What I told myself privately was that if one day I should ever decide to leave this world, nothing would be more wonderful than the way chosen by my beloved Jackson Pollock, my master of action painting, of dripping, a painter who, when he had created the most beautiful works I had ever seen, when he had drunk cisterns of whiskey and smoked enough Pall Malls to stretch round the earth, he had dinner in the Cedar Tavern and drove off in his car, only to experience in body, and all of his soul, what my own fate had tried, unsuccessfully, to accomplish with me. He crashed and died instantly.

When a member of the police force, a pleasant young man, asked me whether I would add my name to the indictment against the driver, I declared, and signed off on it, that I would not be pressing charges, that what I had experienced had been magnificent and that the driver, Mr. Máchal, was left to deal with the guilt of having driven heedlessly onto the highway from a side road, trusting to blind luck that nothing was coming. He had thus burdened himself with guilt but, by the same act, he relieved me of feeling guilty for all the cats I had killed, and in return, they rewarded me with what happened at that intersection. Mr. Máchal and I sat together on our hospital beds and I held his hand while he asked me over and over again if I was angry with him for the collision, and each time I gave him the same answer, and he laughed at it till his broken face grimaced with pain: “Mr. Máchal, if your luck is bad enough you can break your back making love in bed.”

And at that moment, those three tomcats in Kersko appeared to me and I saw in all this a nudge from fate telling me to get back to them as soon as possible. In no time, I was pouring them some milk and as soon as I was able, I walked with them again along the white picket fence and told them glorious tales about our extended family of cats, and then, moved by the moment, I picked up those three tomcats one by one, pressed them to my face, and whispered sweet words of love to them, and to the cats that were no longer with us, either by accident, or by my own hand.

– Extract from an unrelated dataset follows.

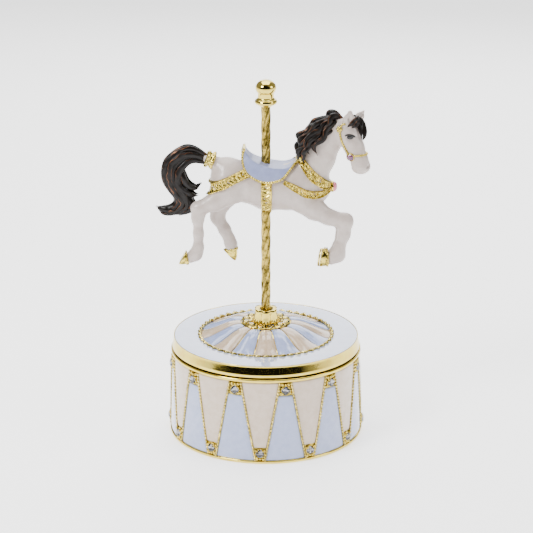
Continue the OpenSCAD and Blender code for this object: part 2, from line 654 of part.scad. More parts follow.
fore = [[14.5, 0, -3.4, 5.6, 3, 5.4], [24, 0, -9.4, 3.5, 2.6, 3.6], [32.2, 0, -12.6, 2.9, 2.4, 3.2],
        [31, 0, -20.6, 2.1, 1.9, 2.4], [29.4, 0, -27, 2.6, 2.2, 2.5], [27.2, 0, -28, 2, 1.9, 2.1]];
near_hind = [[-15.2, 0, 0.4, 6.2, 3.2, 7], [-20.8, 0, -4.6, 4, 2.8, 3.4], [-26.7, 0, -6.9, 3.2, 2.5, 2.5],
             [-27.3, 0, -17, 1.8, 1.7, 2.2], [-27.9, 0, -26.6, 2.3, 2.1, 2.3], [-30.2, 0, -27.3, 1.9, 1.8, 2]];
far_hind = [[-13.8, 0, -0.6, 6.2, 3.2, 7], [-19, 0, -10, 3.2, 2.4, 3.4], [-16.6, 0, -18.8, 2.2, 2, 2.4],
            [-14.4, 0, -25, 2.2, 2, 2], [-14.4, 0, -26.4, 1.8, 1.8, 1.6]];
leg_y = 4.1;
far_fore_shift = [-0.8, leg_y, -2.4];
module at_horse() { translate([0, 0, horse_z]) scale(horse_k) children(); }
module pole_hole() { translate([0, 0, -30]) cylinder(r = (pole_r + fit + 0.03) / horse_k, h = 60); }
module trunk_shape(grow) {
    chain([for (t = trunk) [t[0], t[1], t[2], t[3] + grow, t[4] + grow, t[5] + grow]]);
    chain([for (t = neck) [t[0], t[1], t[2], t[3] + grow, t[4] + grow, t[5] + grow]]);
}
module horse_shape() {
    trunk_shape(0);
    chain(concat([neck[3]], head));
    chain(dock);
    for (e = ears) chain(e);
    translate([0, -leg_y, 0]) chain(fore);
    translate(far_fore_shift) chain(fore);
    translate([0, -leg_y, 0]) chain(near_hind);
    translate([0, leg_y, 0]) chain(far_hind);
}
module horse_body() {
    color("whitesmoke") at_horse() difference() {
        horse_shape();
        pole_hole();
    }
}
// A hoof: a cone that starts clear of the end of the leg at p, points along d and ends at its sole
module hoof(p, d) {
    translate(p + d * 2.1) rotate([0, acos(d[2] / norm(d)), atan2(d[1], d[0])]) cylinder(r1 = 2.4, r2 = 3, h = 3);
}
module hooves() {
    color("gold") at_horse() difference() {
        union() {
            hoof([27.2, -leg_y, -28], [-1, 0, -0.06]);
            hoof([27.2, 0, -28] + far_fore_shift, [-1, 0, -0.06]);
            hoof([-30.2, -leg_y, -27.3], [-0.98, 0, -0.2]);
            hoof([-14.4, leg_y, -26.4], [-0.1, 0, -0.99]);
        }
        horse_shape();
    }
}
module mane() {
    color("black") at_horse() difference() {
        chain([[27.4, -2.6, 30.2, 2.4, 2.2, 2], [21.6, -3.2, 27.2, 3, 2.4, 2.6], [17, -3.6, 22, 3.2, 2.4, 3],
               [14, -4, 16.4, 2.7, 2.2, 3], [14.9, -4.5, 13.0, 1.6, 1.8, 1.8]]);
        horse_shape();
        bands();
    }
}
module forelock() {
    color("black") at_horse() difference() {
        chain([[33.8, -2.4, 28.2, 1.9, 1.7, 1.5], [37.2, -3.4, 25, 1.5, 1.6, 1.8], [39.3, -4.6, 20.6, 0.7, 0.8, 1.2]]);
        horse_shape();
    }
}
module tail() {
    color("black") at_horse() difference() {
        union() {
            chain([[-27, 0, 12.6, 2.2, 2, 2.3], [-30, 0, 14, 3, 2.4, 3],
                [-34.2, 0, 12.8, 3.5, 2.8, 3.5], [-37.4, 0, 7, 3.9, 3.2, 4], [-35.8, 0, 0.4, 4, 3.2, 4],
                [-33, -0.2, -4.6, 4.6, 3.2, 3.6], [-36.2, 0, -8.4, 3.6, 2.6, 3], [-41, 0, -8.6, 1.6, 1.6, 1.7],
                [-43.6, 0, -7.7, 0.7, 0.9, 0.8]]);
            chain([[-33, 0, 2.2, 2, 2, 2.4], [-29, 0, 1.4, 1.3, 1.4, 1.4], [-26.6, 0, 3, 0.6, 0.7, 0.7]]);
        }
        horse_shape();
    }
}
module tail_ferrule() {
    color("gold") at_horse() difference() {
        translate([-23.6, 0, 11.5]) rotate([0, -70, 0]) difference() {
            cylinder(r = 2.6, h = 2.2, center = true);
            cylinder(r = 1.95, h = 3, center = true);
        }
        horse_shape();
    }
}
module side_cut(outline) { rotate([90, 0, 0]) linear_extrude(height = 30, center = true) polygon(outline); }
// A strap: the band between two lines seen from the side, wrapped on the body
module strap(outline) {
    difference() {
        intersection() {
            trunk_shape(strap_t);
            side_cut(outline);
        }
        horse_shape();
        pole_hole();
    }
}
collar_band = [[10.6, 13.4], [14, 16], [19.6, 8.8], [24, 4.6], [30, 2.2], [30, -0.9], [23, 1.6], [17.4, 5.6]];
breast_band = [[8.6, 4.9], [13, 2.7], [18, 0.3], [24.6, 0.75], [24.6, -2.1], [17.6, -2.3], [12, 0.2], [8, 2.8]];
crupper_band = [[-8.6, 9.8], [-8.6, 6.6], [-26, -1.2], [-26, 2.2]];
girth_band = [[-2.2, 5.3], [2.6, 5.3], [2.6, -14], [-2.2, -14]];
module bands() {
    for (b = [collar_band, crupper_band]) intersection() {
        trunk_shape(strap_t);
        side_cut(b);
    }
}
seat_line = [[-8.2, 18.4], [-7.8, 16.5], [-5.7, 13.6], [-2.1, 11.7], [2.8, 10.5], [7.6, 10.2], [11.2, 11.7], [13, 12.8]];
rim_line = [[13.2, 12.6], [11.5, 11.3], [9.4, 8.9], [6.9, 6.1], [3.7, 4.8], [-0.4, 4.5], [-4.3, 5.7], [-7.7, 8.1],
            [-9.3, 11.3], [-9.6, 15.3], [-8.8, 18.6]];
saddle_rim_w = 1;
// The crescent seen from the side. shrink takes a margin off all round
module saddle_side(shrink) {
    rotate([90, 0, 0]) linear_extrude(height = 30, center = true) offset(delta = -shrink) polygon(concat(seat_line, rim_line));
}
module saddle_cut(shrink, grow) {
    difference() {
        intersection() {
            saddle_side(shrink);
            union() {
                trunk_shape(grow);
                hull() {
                    translate([2, 0, 12]) scale([12, 6 + grow, 4.6]) sphere(1, $fn = 24);
                    translate([-7, 0, 18]) scale([4, 4.5 + grow, 4]) sphere(1, $fn = 24);
                }
            }
        }
        horse_shape();
        pole_hole();
    }
}

// The strip along the lower line that the rim takes
module rim_zone() {
    for (i = [0:len(rim_line) - 2]) hull() {
        translate(rim_line[i]) circle(saddle_rim_w, $fn = 16);
        translate(rim_line[i + 1]) circle(saddle_rim_w, $fn = 16);
    }
}
module saddle() {
    color("lightsteelblue") at_horse() difference() {
        saddle_cut(fit, strap_t);
        rotate([90, 0, 0]) linear_extrude(height = 40, center = true) offset(delta = fit) rim_zone();
    }
}
module saddle_rim() {
    color("gold") at_horse() intersection() {
        saddle_cut(fit, strap_t + 0.25);
        rotate([90, 0, 0]) linear_extrude(height = 40, center = true) rim_zone();
    }
}
module under_saddle() {
    rotate([90, 0, 0]) linear_extrude(height = 40, center = true) offset(delta = fit) polygon(concat(seat_line, rim_line));
}
module girth_strap() {
    color("gold") at_horse() difference() {
        strap(girth_band);
        under_saddle();
    }
}
module breast_collar() {
    color("gold") at_horse() difference() {
        strap(collar_band);
        under_saddle();
    }
}
module breast_strap() {
    color("gold") at_horse() difference() {
        strap(breast_band);
        under_saddle();
    }
}
module crupper_strap() {
    color("gold") at_horse() difference() {
        strap(crupper_band);
        under_saddle();
    }
}
noseband = [36.7, -4.55, 13.9, 3.7, 3.2, 0.5];
module bridle() {
    color("gold") at_horse() difference() {
        union() {
            translate([noseband[0], noseband[1], noseband[2]]) rotate([0, 160, -27]) scale([noseband[3], noseband[4], 0.45])
                sphere(1, $fn = 24);
            chain([[29.8, -5.2, 25.8, 0.4, 0.4, 0.4], [31.8, -6, 20, 0.4, 0.4, 0.4], [34, -6.9, 13.6, 0.5, 0.5, 0.5]]);
            chain([[29.8, -5.2, 25.8, 0.4, 0.4, 0.4], [32, -4.4, 27.6, 0.4, 0.4, 0.4]]);
        }
        horse_shape();
    }
}
module bridle_stones() {
    color("plum") at_horse() difference() {
        translate([33.6, -6.9, 12.6]) rotate([90, 0, -27]) stone(1.3);
        horse_shape();
        translate([noseband[0], noseband[1], noseband[2]]) rotate([0, 160, -27]) scale([noseband[3], noseband[4], 0.45])
            sphere(1, $fn = 24);
        translate([34, -6.9, 13.6]) sphere(0.55, $fn = 18);
    }
}
module chest_stone() {
    color("pink") at_horse() translate([27.62, 0, 0.6]) rotate([0, 90, 0]) {
        cylinder(r = 2, h = 0.5);
        translate([0, 0, 0.5]) cylinder(r1 = 2, r2 = 1.3, h = 0.6);
    }
}

drum_shell();
cream_panels();
blue_panels();
twisted_wires();
upper_stone_cups();
lower_stone_cups();
upper_stones();
lower_stones();
base_plate();
base_screws();
movement_screws();
bedplate();
spring_housing();
mainspring();
comb_block();
comb();
comb_screws();
governor_cock();
cock_screw();
pinned_cylinder();
cylinder_pins();
cylinder_arbor();
cylinder_pinion();
cylinder_gear();
second_arbor();
worm_wheel();
endless_screw();
air_brake();
winding_arbor();
winding_key();
clutch_spring();
drive_wheel();
output_spindle();
lid_shell();
lid_enamel();
canopy_cream_gores();
canopy_blue_gores();
canopy_wire();
stone_ring();
ring_stones();
pole_collar();
pole();
finial();
horse_body();
hooves();
mane();
forelock();
tail();
tail_ferrule();
saddle();
saddle_rim();
girth_strap();
breast_collar();
breast_strap();
crupper_strap();
bridle();
bridle_stones();
chest_stone();
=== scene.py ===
"""Looks for a carousel music box: an enamelled drum, a turning lid, a twisted pole and a carousel horse.

Lengths are in millimetres until a mesh is made, and the frame is the model's own: +Z up the pole,
+X the way the horse faces, the origin at the centre of the drum's foot.
"""

import json
import logging
import math
from dataclasses import dataclass, field
from enum import Enum
from typing import Any, Callable, Sequence

import bpy
import numpy as np
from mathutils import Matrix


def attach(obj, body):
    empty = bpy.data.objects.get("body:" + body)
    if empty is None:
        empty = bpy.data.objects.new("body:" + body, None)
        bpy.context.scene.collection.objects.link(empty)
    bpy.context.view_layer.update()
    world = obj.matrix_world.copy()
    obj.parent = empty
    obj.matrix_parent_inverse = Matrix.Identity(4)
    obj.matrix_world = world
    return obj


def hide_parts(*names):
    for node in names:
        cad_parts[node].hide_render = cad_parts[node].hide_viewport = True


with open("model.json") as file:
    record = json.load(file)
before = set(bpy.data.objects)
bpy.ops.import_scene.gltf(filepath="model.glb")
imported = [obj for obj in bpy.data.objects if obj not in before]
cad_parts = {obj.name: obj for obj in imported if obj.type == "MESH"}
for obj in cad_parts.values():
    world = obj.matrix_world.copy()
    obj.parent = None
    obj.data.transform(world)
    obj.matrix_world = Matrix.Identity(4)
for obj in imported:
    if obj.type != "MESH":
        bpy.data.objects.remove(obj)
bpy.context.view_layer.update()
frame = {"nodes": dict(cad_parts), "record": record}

MM = 0.001
TAU = 2.0 * math.pi
Array = np.ndarray
LOG = logging.getLogger("music_box")


class Body(Enum):
    """The rigid bodies that a piece can ride on."""

    BASE = "base"
    TURNTABLE = "turntable"


# ------------------------------------------------------------------ colour and nodes


def linear(hex_code: str) -> tuple[float, float, float, float]:
    """Turns an sRGB hex colour into a linear one.

    Args:
        hex_code: Six hex digits, with or without a leading #.

    Returns:
        Linear red, green, blue and an alpha of one.
    """
    code = hex_code.lstrip("#")
    srgb = np.array([int(code[i:i + 2], 16) for i in (0, 2, 4)]) / 255.0
    value = np.where(srgb <= 0.04045, srgb / 12.92, ((srgb + 0.055) / 1.055) ** 2.4)
    return (float(value[0]), float(value[1]), float(value[2]), 1.0)


def put(tree: bpy.types.NodeTree, kind: str, inputs: dict[Any, Any] | None = None, **settings: Any) -> bpy.types.Node:
    """Adds a node with its settings, and sets or links its inputs.

    Args:
        tree: The node tree.
        kind: The node's type name.
        inputs: Input name or number to a value or to another node's output.
        settings: The node's own attributes.

    Returns:
        The node.
    """
    made = tree.nodes.new(kind)
    for name, value in settings.items():
        setattr(made, name, value)
    for key, value in (inputs or {}).items():
        if isinstance(value, bpy.types.NodeSocket):
            tree.links.new(value, made.inputs[key])
        else:
            made.inputs[key].default_value = value
    return made


def blank(name: str) -> tuple[bpy.types.Material, bpy.types.NodeTree, bpy.types.Node]:
    """Makes an empty node material.

    Args:
        name: The material's name.

    Returns:
        The material, its tree and its output node.
    """
    material = bpy.data.materials.new(name)
    material.use_nodes = True
    tree = material.node_tree
    tree.nodes.clear()
    return material, tree, put(tree, "ShaderNodeOutputMaterial")


def place(tree: bpy.types.NodeTree, scale: tuple[float, float, float] = (1.0, 1.0, 1.0),
          turn: tuple[float, float, float] = (0.0, 0.0, 0.0), source: str = "Object") -> bpy.types.NodeSocket:
    """Object or UV coordinates through a Mapping node, which keeps a pattern's place on its piece."""
    where = put(tree, "ShaderNodeTexCoord")
    return put(tree, "ShaderNodeMapping", {"Vector": where.outputs[source], "Rotation": turn,
                                           "Scale": scale}).outputs[0]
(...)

More than that, I had to laugh when I learned, to my astonishment, how the parallel lines of our lives had crossed and connected at the Mochov gas pumps, for Mr. Máchal had bought a little cottage in Nymburk from my friend and mentor, Mr. Marysko. He had bought the little house where for ten years, as if in a submarine, Mr. Marysko and I had written our first poems and our neopoetic manifesto, and where we got drunk over the great good fortune that we had come to understand what Surrealism was, and that remarkable encounter brought together not only the Surrealists, but also, as I saw now, myself, Mr. Marysko and Mr. Máchal, who had purchased from him that famous little house in which we had all been so happy, and where we had once been so gobsmacked by fate that we lay there, writhing in the claws of the sphinx who held our youthful grapevines in its grip, and now the circle had closed, thanks to that fortunate misfortune at the Mochov gas station, the accident that had erased the guilt from my criminal record. Because not even a cat can be killed with impunity. What will I do with all my cats?